Duke, Auburn, Houston, Florida: Meet the Final Four of Your Nightmares | Deadspin.com

Duke, Auburn, Houston, Florida: Meet the Final Four of Your Nightmares | Deadspin.com

Remember how ridiculously dominant UConn was last year?

When the Huskies reeled off 30 straight points against Illinois in the Elite Eight?

When they defended their title by winning every NCAA Tournament game by at least 14 points?

When UConn coach Danny Hurley revealed his wife, Andrea, hand-washes his lucky dragon underwear between the Huskies’ games each NCAA weekend as part of some sort of gruesome superstition?

OK, let’s all shudder together and forget we ever read that last sentence.

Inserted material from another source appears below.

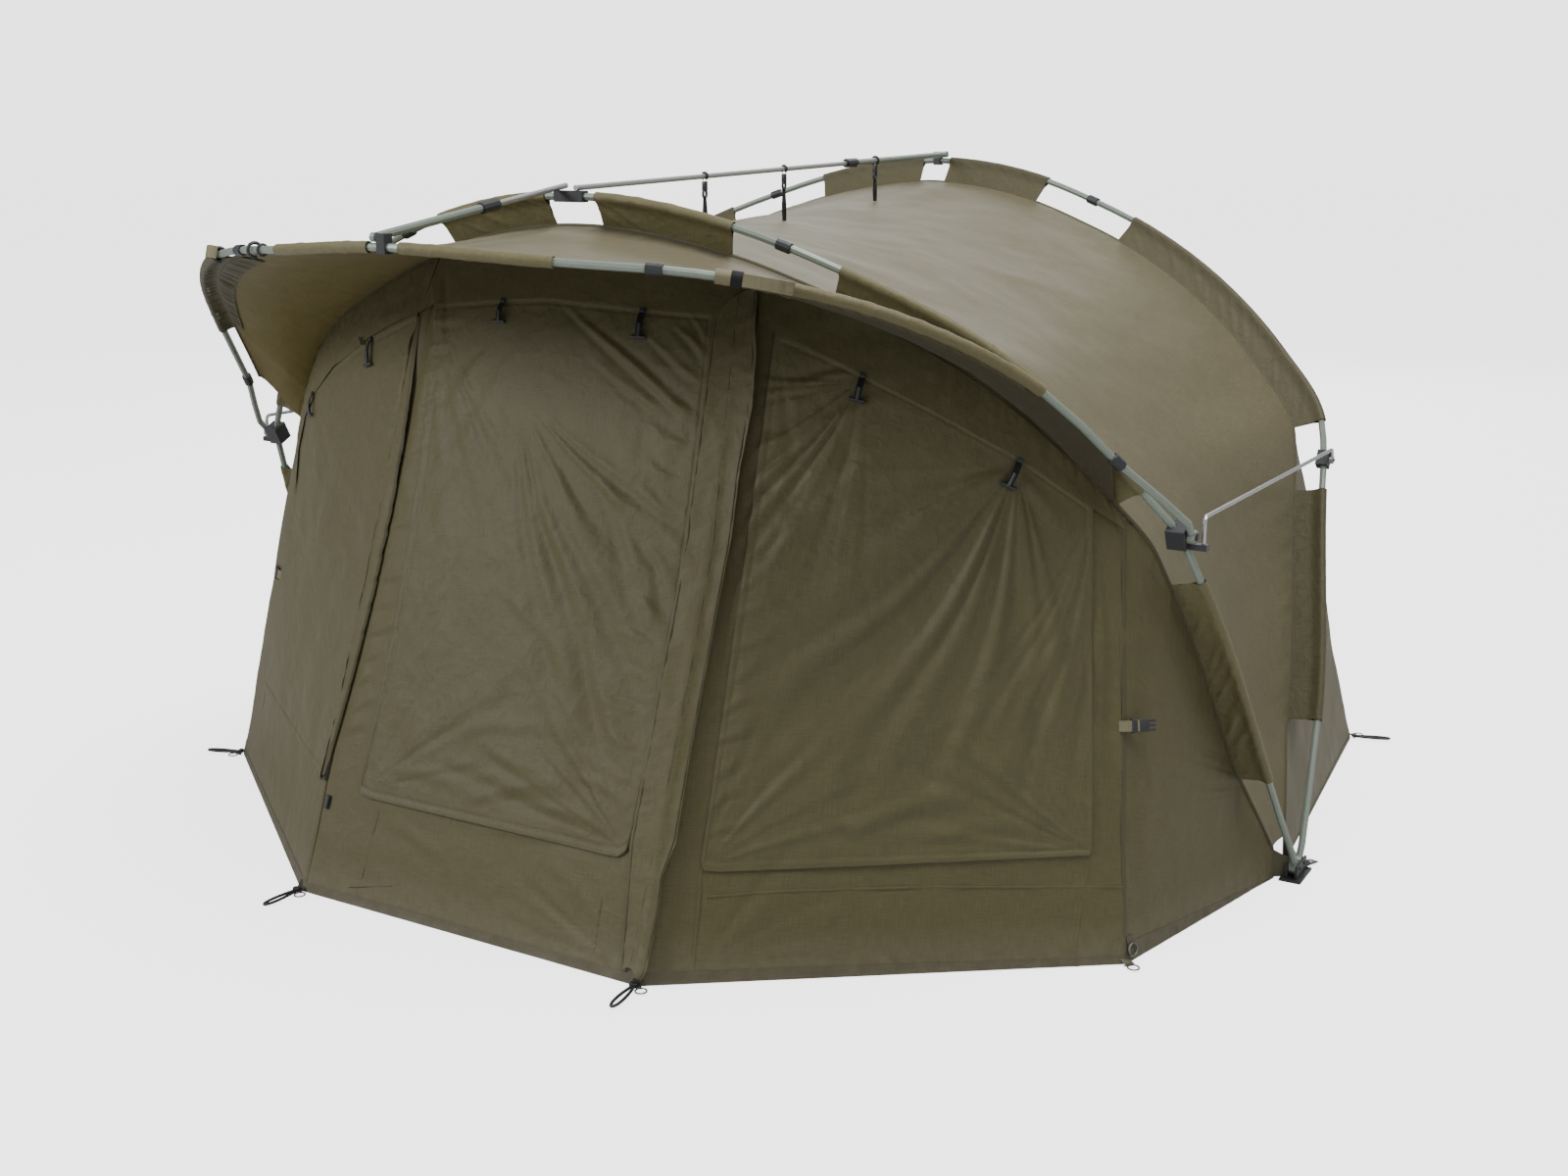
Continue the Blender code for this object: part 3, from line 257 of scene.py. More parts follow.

Well … what if we told you there will be four UConn-style behemoths in this year’s NCAA Tournament? We could have a Final Four in San Antonio where it’ll look like Mothra vs. Godzilla vs. Rodan vs. King Kong — all brawling for immortality in the shadows of the Alamo.

Here’s what we mean: On Selection Sunday last year, UConn was the obvious No. 1 team in the country, according to the polls and, more importantly, Ken Pomeroy’s algorithm. The Huskies entered the NCAA Tournament boasting an adjusted efficiency margin of +32.21.

(This matters because when you’re filling out your brackets and trying to decide which team will win a particular game, you can look at the two teams’ efficiency margins to determine how much one team should win by. In a related note, the nation’s biggest online sportsbooks’ point spreads tend to look awfully close to these KenPom differentials.)

Anyway, here’s why we suggest there are four UConns to enjoy this March.

Going into Saturday’s conference tournament games, No. 1 Duke boasted an efficiency margin of +38.09. Second-ranked Auburn sat at +35.57. Houston, which is about to claim a No. 1 seed for the third year in a row, checked in at +35.40. And Florida, which won by nine last month at Auburn, owned a +34.90 EM.

In other words, all four of these teams enter Selection Sunday looking more dominant than UConn last year.

Now, are we also saying you must pick one of these teams to win it all on your bracket? Not necessarily. Every monster has an Achilles’ heel.

Duke, for example, has three freshmen projected to be lottery picks in the next NBA draft. But Cooper Flagg, the likely college player of the year and the definite No. 1 pick in the draft, injured his ankle Thursday afternoon and sat out the rest of the ACC tournament.

That gives him at least 168 hours of round-the-clock rehab to be ready for Duke’s NCAA opener, but what if he’s only 80%? Is that enough for the Blue Devils?

Auburn, meanwhile, has been the nation’s No. 1 team most of the year. But the Tigers enter the NCAAs with losses in three of their last four games — and memories of getting stunned by Yale in the first round last year.

Houston features all of the toughness, defense and rebounding of Kelvin Sampson’s best teams — but the Cougars also shoot 40% on 3-pointers. That’s the best in the tournament field. So what’s Houston’s potential downfall? Only Drake plays at a slower tempo. Fewer possessions mean a better chance for an upset (think Villanova’s 1985 NCAA title game upset of Patrick Ewing and Georgetown).

Then there’s Florida. The Gators do everything at an elite level — except shoot free throws. In their four regular-season losses, they converted just 75 of 114 freebies. That’s 65.8%.

It doesn’t matter much when you go 18 of 29 at the line on a random Tuesday night in Athens, Georgia, but that can’t happen during, say, a Thursday night Sweet 16 game in San Francisco.

But having these March Madness monsters — and thinking about everything they might destroy and what might be their downfall — is what makes this time of year so wonderful.

Just stay the heck away from dirty underwear, no matter how lucky it might appear to be.